Firefighters looking for Ladder 6 in the north tower worked for hours climbing over steel, with flames and smoke hampering their vision. There were also voids as deep as 50 feet.
There were eight of us now within two groups. Chief Ferran said we might have to pull out. The fire in building 7 was causing a great concern that it would come down soon. Then, Picciato said we could start seeing outside and see the blue sky. At this time, it was about one hour that we were inside the crater searching. Picciato was asked if he could see a vertical steel like stair-riser. Picciato said you yell out. We did and he said that's right outside where we are.
It was a real climb to get through this. Looking at where they were trapped it looked like a three-story-high section, 30 to 40 feet wide. You couldn't tell it was a stairway. I said a prayer a second time. Firefighter Jerry Suden was standing on an eight-inch piece of steel 50 feet in the air. He could see Picciato and hooked up a roof rope to get the people inside out 12 or 14 feet from the stairwell.

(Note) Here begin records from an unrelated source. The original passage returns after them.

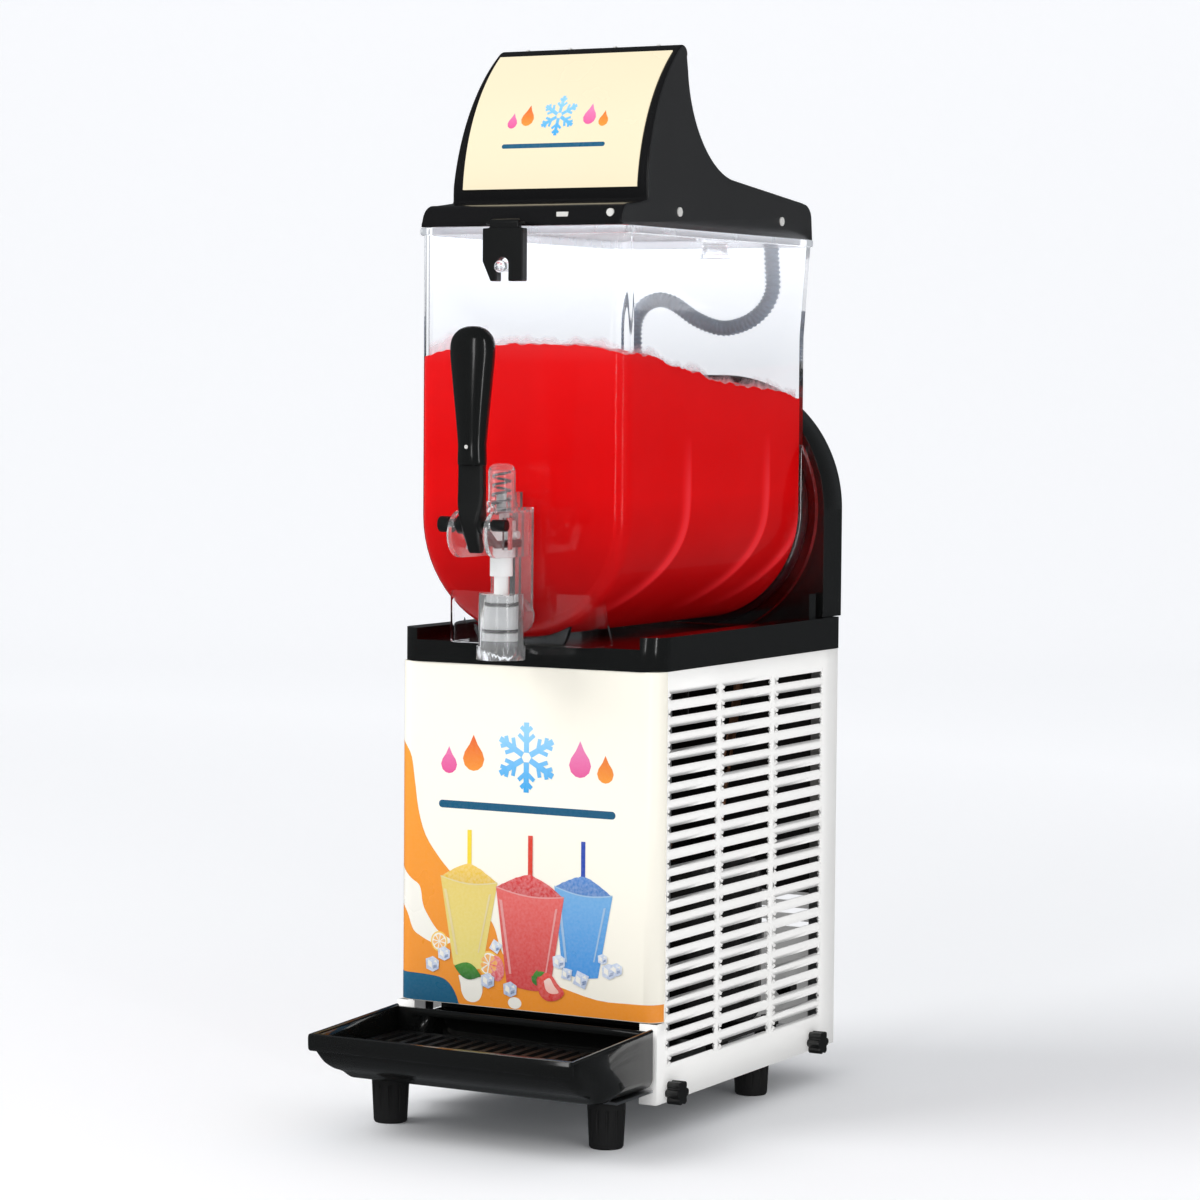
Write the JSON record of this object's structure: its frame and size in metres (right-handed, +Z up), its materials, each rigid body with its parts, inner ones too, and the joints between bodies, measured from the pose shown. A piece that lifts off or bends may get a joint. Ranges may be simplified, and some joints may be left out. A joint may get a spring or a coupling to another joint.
{
  "type": "slushie machine",
  "caption": "Countertop frozen-drink dispenser with a clear bowl, lit lid, lever-operated piston tap, slotted cabinet and scoop-shaped drip tray.",
  "frame": {"origin": "on the floor under the middle of the machine's plan, centred between the tray's lip and the back of the tower", "axes": "+Z up, -Y towards the customer, where the tap is, +X towards the machine's right as the customer sees it"},
  "size_m": [0.252, 0.464, 0.8318],
  "materials": {
    "galvanised": "zinc-plated sheet, satin",
    "rubber": "moulded, dull",
    "cream_panel": "printed, gloss lacquer",
    "white_sheet": "fine powder coat, semi-gloss",
    "black_gloss": "moulded, gloss",
    "black_satin": "moulded, satin",
    "black_enamel": "enamel",
    "lid_black": "vacuum-formed, satin",
    "nickel": "nickel plated",
    "stainless": "brushed",
    "white_plastic": "moulded, semi-gloss",
    "copper": "drawn copper tube",
    "rocker_red": "moulded, gloss",
    "clear_plastic": "clear polycarbonate, gloss",
    "diffuser": "translucent, satin",
    "sign_acrylic": "translucent acrylic, printed",
    "lamp_white": "moulded, satin",
    "hose_grey": "corrugated, satin",
    "slush": "wet granular ice",
    "frost": "frosted ice film",
    "print_orange": "print ink under lacquer",
    "print_teal": "print ink under lacquer",
    "print_yellow": "print ink under lacquer",
    "print_red": "print ink under lacquer",
    "print_blue": "print ink under lacquer",
    "print_green": "print ink under lacquer",
    "print_white": "print ink under lacquer"
  },
  "bodies": {
    "cabinet": {"base_plate": "galvanised", "feet": "rubber", "frame": "galvanised", "front_panel": "cream_panel", "side_panel_left": "white_sheet", "side_panel_right": "white_sheet", "rear_panel": "white_sheet", "tray_recess": "black_satin", "deck": "black_gloss", "tower": "black_gloss", "tower_back_cover": "black_satin", "rear_screws": "nickel", "evaporator_drum": "stainless", "drum_flange": "white_plastic", "bowl_gasket": "rubber", "evaporator_coil": "copper", "shaft_seal": "rubber", "gear_motor": "galvanised", "motor_bracket": "galvanised", "compressor": "black_enamel", "compressor_mounts": "rubber", "condenser": "black_enamel", "fan_shroud": "black_satin", "fan_motor": "galvanised", "filter_drier": "copper", "suction_pipe": "copper", "discharge_pipe": "copper", "control_box": "white_plastic", "switch_bezels": "black_satin", "cable_gland": "black_satin"},
    "knob_front_left": {"knob_front_left": "black_satin"},
    "knob_front_right": {"knob_front_right": "black_satin"},
    "knob_rear_left": {"knob_rear_left": "black_satin"},
    "knob_rear_right": {"knob_rear_right": "black_satin"},
    "tray": {"drip_tray": "black_gloss"},
    "grid": {"drip_grid": "black_satin"},
    "auger": {"drive_shaft": "stainless", "auger_spiral": "white_plastic", "auger_hub": "white_plastic"},
    "fan": {"fan": "black_satin"},
    "power_switch": {"power_rocker": "rocker_red"},
    "light_switch": {"light_rocker": "rocker_red"},
    "bowl": {"bowl": "clear_plastic", "tap_body": "clear_plastic", "tap_cap": "clear_plastic", "tap_spring": "stainless", "lever_pin": "black_satin"},
    "piston": {"tap_piston": "white_plastic", "piston_rings": "rubber"},
    "lever": {"tap_lever": "black_satin", "lever_grip": "black_gloss"},
    "lid": {"lid_shell": "lid_black", "lid_liner": "diffuser", "sign_pane": "sign_acrylic", "lamp_strip": "lamp_white", "lid_fasteners": "nickel", "hose_gland": "black_satin", "lid_hose": "hose_grey", "hose_plug": "black_satin"},
    "latch": {"lid_latch": "black_satin"}
  },
  "joints": [
    {"name": "bowl_slide", "type": "slide", "parent": "cabinet", "child": "bowl", "axis": [0, -1, 0], "range_m": [0, 0.3]},
    {"name": "lid_lift", "type": "slide", "parent": "bowl", "child": "lid", "axis": [0, 0, 1], "range_m": [0, 0.12]},
    {"name": "latch_swing", "type": "hinge", "parent": "lid", "child": "latch", "pos_m": [-0.008, -0.123, 0.691], "axis": [-1, 0, 0], "range_deg": [0, 90]},
    {"name": "lever_pull", "type": "hinge", "parent": "bowl", "child": "lever", "pos_m": [0, -0.184, 0.465], "axis": [1, 0, 0], "range_deg": [0, 16]},
    {"name": "piston_lift", "type": "slide", "parent": "bowl", "child": "piston", "axis": [0, 0, 1], "range_m": [0, 0.0125], "stiffness_N_per_m": 400, "springref_m": -0.02, "deforming": ["tap_spring"]},
    {"name": "tray_slide", "type": "slide", "parent": "cabinet", "child": "tray", "axis": [0, -1, 0], "range_m": [0, 0.12]},
    {"name": "grid_lift", "type": "slide", "parent": "tray", "child": "grid", "axis": [0, 0, 1], "range_m": [0, 0.06]},
    {"name": "auger_spin", "type": "hinge", "parent": "cabinet", "child": "auger", "pos_m": [0, 0, 0.468], "axis": [0, 1, 0], "continuous": true},
    {"name": "fan_spin", "type": "hinge", "parent": "cabinet", "child": "fan", "pos_m": [-0.064, 0.095, 0.18], "axis": [1, 0, 0], "continuous": true},
    {"name": "power_rock", "type": "hinge", "parent": "cabinet", "child": "power_switch", "pos_m": [-0.06, 0.213, 0.3], "axis": [1, 0, 0], "range_deg": [0, 14]},
    {"name": "light_rock", "type": "hinge", "parent": "cabinet", "child": "light_switch", "pos_m": [-0.03, 0.213, 0.3], "axis": [1, 0, 0], "range_deg": [0, 14]},
    {"name": "knob_front_left_turn", "type": "hinge", "parent": "cabinet", "child": "knob_front_left", "pos_m": [-0.12, -0.077, 0.033], "axis": [-1, 0, 0], "continuous": true},
    {"name": "knob_front_right_turn", "type": "hinge", "parent": "cabinet", "child": "knob_front_right", "pos_m": [0.12, -0.077, 0.033], "axis": [1, 0, 0], "continuous": true},
    {"name": "knob_rear_left_turn", "type": "hinge", "parent": "cabinet", "child": "knob_rear_left", "pos_m": [-0.12, 0.173, 0.033], "axis": [-1, 0, 0], "continuous": true},
    {"name": "knob_rear_right_turn", "type": "hinge", "parent": "cabinet", "child": "knob_rear_right", "pos_m": [0.12, 0.173, 0.033], "axis": [1, 0, 0], "continuous": true}
  ],
  "couplings": [
    {"joint": "piston_lift", "follows": "lever_pull", "m_per_rad": 0.044}
  ]
}
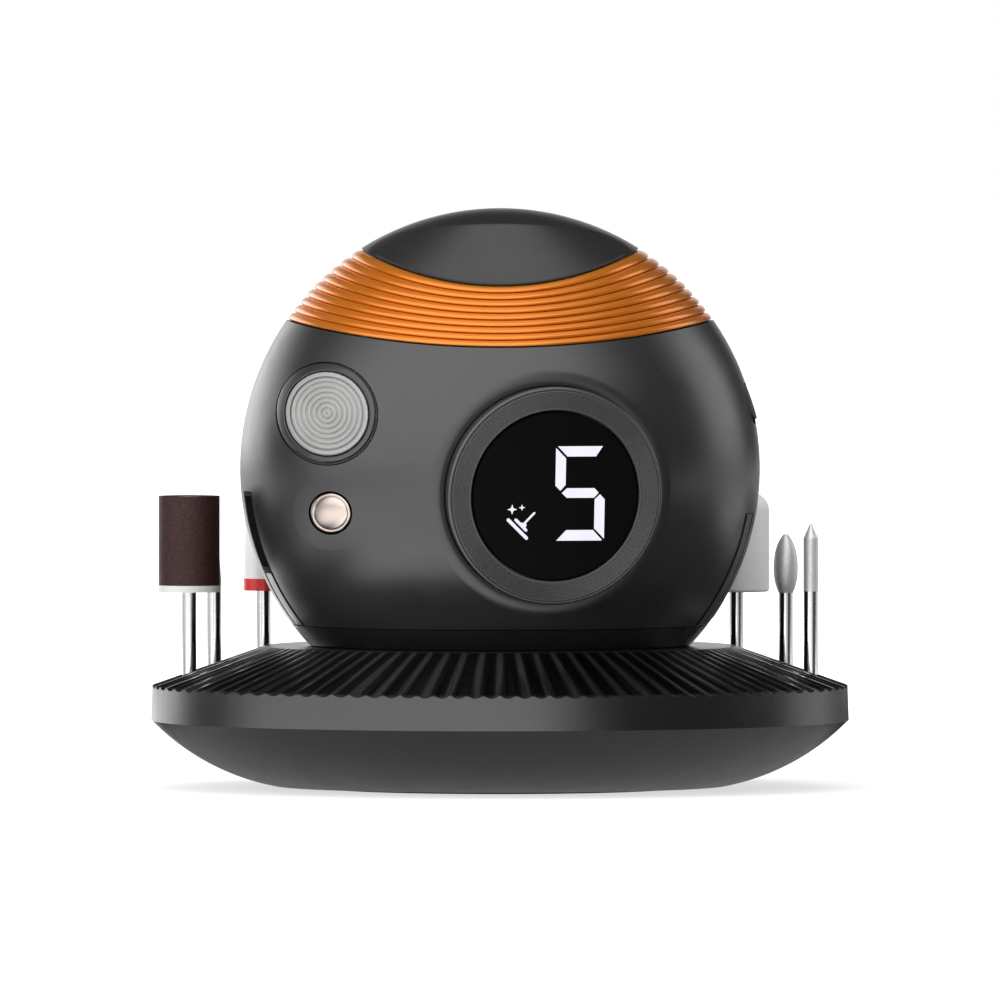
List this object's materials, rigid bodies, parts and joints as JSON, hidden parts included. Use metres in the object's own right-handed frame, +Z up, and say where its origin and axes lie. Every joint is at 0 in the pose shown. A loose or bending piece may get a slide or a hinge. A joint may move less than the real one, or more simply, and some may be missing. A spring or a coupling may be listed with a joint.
{
  "type": "electric nail trimmer",
  "caption": "Ball-shaped control unit with a dial, display, lamp and button, on a round ribbed base that holds rotary nail bits.",
  "frame": {"origin": "centre of the base's underside, on the surface it stands on", "axes": "+Z up; the display and lamp face -Y; +X is the side of the display"},
  "size_m": [0.1154, 0.1154, 0.096],
  "materials": {
    "shell": "satin dark grey moulded plastic",
    "neck": "glossy black",
    "base": "satin dark grey moulded plastic",
    "band": "satin orange",
    "dial": "fine turned grooves",
    "black_glass": "polished black",
    "lens": "frosted, with rings",
    "button_metal": "rose gold plated",
    "trim": "satin grey",
    "inner_plastic": "moulded black",
    "white_plastic": "moulded white",
    "rubber": "matt",
    "board": "green circuit board",
    "battery": "shrink sleeve",
    "steel": "zinc plated",
    "socket": "plated",
    "chrome": "polished",
    "cutter": "diamond grit",
    "drum_core": "white plastic",
    "abrasive": "brown abrasive",
    "ceramic": "white ceramic",
    "collar": "red plastic",
    "felt": "pressed felt"
  },
  "bodies": {
    "base": {"base_bowl": "base", "foot_ring": "rubber", "ribbed_deck": "base", "ballast_plate": "steel", "base_screws": "steel", "bit_grommets": "rubber"},
    "ball": {"front_shell": "shell", "rear_shell": "shell", "shell_screws": "steel", "neck_ring": "neck", "bottom_plate": "inner_plastic", "bottom_screws": "steel", "ribbed_band": "band", "top_cap": "shell", "top_frame": "inner_plastic", "frame_screws": "steel", "dial_carrier": "inner_plastic", "dial_screws": "steel", "encoder_board": "board", "display_glass": "black_glass", "display_module": "inner_plastic", "lamp_bezel": "shell", "lamp_lens": "lens", "lamp_reflector": "white_plastic", "lamp_board": "board", "power_switch": "inner_plastic", "left_strip": "trim", "right_strip": "trim", "slot_liner": "inner_plastic", "handpiece_socket": "socket", "rocker_frame": "inner_plastic", "rocker_pin": "steel", "direction_switch": "inner_plastic", "main_board": "board", "battery_cells": "battery", "battery_holder": "inner_plastic", "charge_board": "board", "usb_port": "steel"},
    "dial": {"dial_ring": "dial", "dial_magnet": "steel"},
    "power_button": {"power_button": "button_metal"},
    "side_key": {"side_key": "inner_plastic"},
    "port_flap": {"port_flap": "rubber"},
    "drum_bit": {"drum_shank": "chrome", "drum_core": "drum_core", "sanding_sleeve": "abrasive"},
    "cone_bit": {"cone_shank": "chrome", "cone_head": "cutter"},
    "ceramic_bit": {"ceramic_shank": "chrome", "ceramic_collar": "collar", "ceramic_head": "ceramic"},
    "needle_bit": {"needle_shank": "chrome", "needle_head": "cutter"},
    "flame_bit": {"flame_shank": "chrome", "flame_head": "cutter"},
    "felt_bit": {"felt_shank": "chrome", "felt_head": "felt"}
  },
  "joints": [
    {"name": "ball_lift", "type": "slide", "parent": "base", "child": "ball", "axis": [0, 0, 1], "range_m": [0, 0.03]},
    {"name": "dial_turn", "type": "hinge", "parent": "ball", "child": "dial", "pos_m": [0, 0, 0.05298], "axis": [0.2173, -0.9724, -0.0854], "continuous": true},
    {"name": "power_press", "type": "slide", "parent": "ball", "child": "power_button", "axis": [0, 1, 0], "range_m": [0, 0.0008], "stiffness_N_per_m": 800},
    {"name": "key_rock", "type": "hinge", "parent": "ball", "child": "side_key", "pos_m": [0.03802, -0.0025, 0.06295], "axis": [0, 1, 0], "range_deg": [0, 8]},
    {"name": "flap_open", "type": "hinge", "parent": "ball", "child": "port_flap", "pos_m": [0.03701, 0.01061, 0.03328], "axis": [0.2756, -0.9613, 0], "range_deg": [0, 100], "stiffness_Nm_per_rad": 0.0005},
    {"name": "drum_bit_lift", "type": "slide", "parent": "base", "child": "drum_bit", "axis": [0, 0, 1], "range_m": [0, 0.03]},
    {"name": "cone_bit_lift", "type": "slide", "parent": "base", "child": "cone_bit", "axis": [0, 0, 1], "range_m": [0, 0.03]},
    {"name": "ceramic_bit_lift", "type": "slide", "parent": "base", "child": "ceramic_bit", "axis": [0, 0, 1], "range_m": [0, 0.03]},
    {"name": "needle_bit_lift", "type": "slide", "parent": "base", "child": "needle_bit", "axis": [0, 0, 1], "range_m": [0, 0.03]},
    {"name": "flame_bit_lift", "type": "slide", "parent": "base", "child": "flame_bit", "axis": [0, 0, 1], "range_m": [0, 0.03]},
    {"name": "felt_bit_lift", "type": "slide", "parent": "base", "child": "felt_bit", "axis": [0, 0, 1], "range_m": [0, 0.03]}
  ]
}
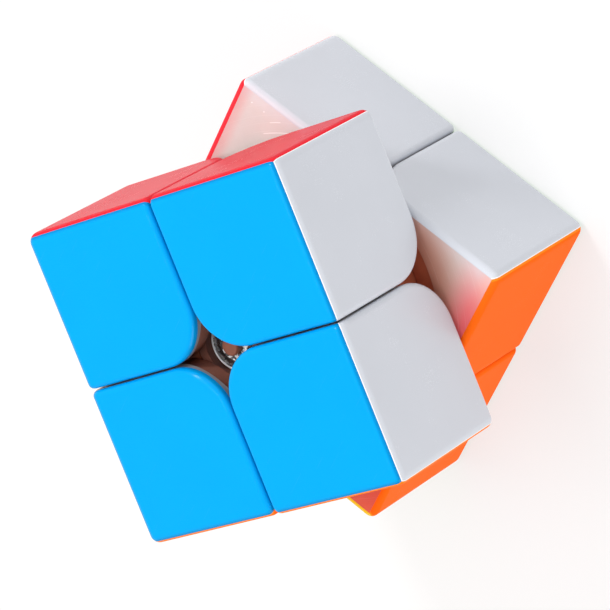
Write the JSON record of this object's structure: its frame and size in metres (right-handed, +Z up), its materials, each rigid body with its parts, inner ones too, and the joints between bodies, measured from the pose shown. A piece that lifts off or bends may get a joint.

After talking with Picciato, he said there were two firefighters trapped below two floors below their position and a chief trapped below them. Trapped in this area between the third and fourth floors were 12 people, including Chief Picciato, Captain Jay Jonas and five members of Ladder 6, a lieutenant and two firefighters from two different engine companies, a Port Authority police officer and a female civilian. Suden was going to have to take the rescued firefighters back out the way we came. After the first group emerged, they went about 50 feet and the fires burning beneath the steel wouldn't allow them to go the way we came in.
Additional firefighters entered the stairway. The group awaiting removal was told that more firefighters were on the way to assist them and we would get them out. The remaining group of firefighters and civilians were removed outside. I asked where the two other firefighters were trapped. Maneuvering down the remains of the stairway to what was left of a landing. Tools were going to be needed. I could talk to the two firefighters from Engine 39. I asked if they were OK, were they hurt in any way?
Jimmy Lanza and Corrigan came with me. I got a roof rope. If another collapse occurred, I would know where they were located. I cleared some rubble and concrete with a halligan tool near the corner of the landing with the standpipe. I hit some sheetrock. I was able to remove two layers of sheet rock and opened a four-foot-by-eight-inch void. That's going to be enough to get them out.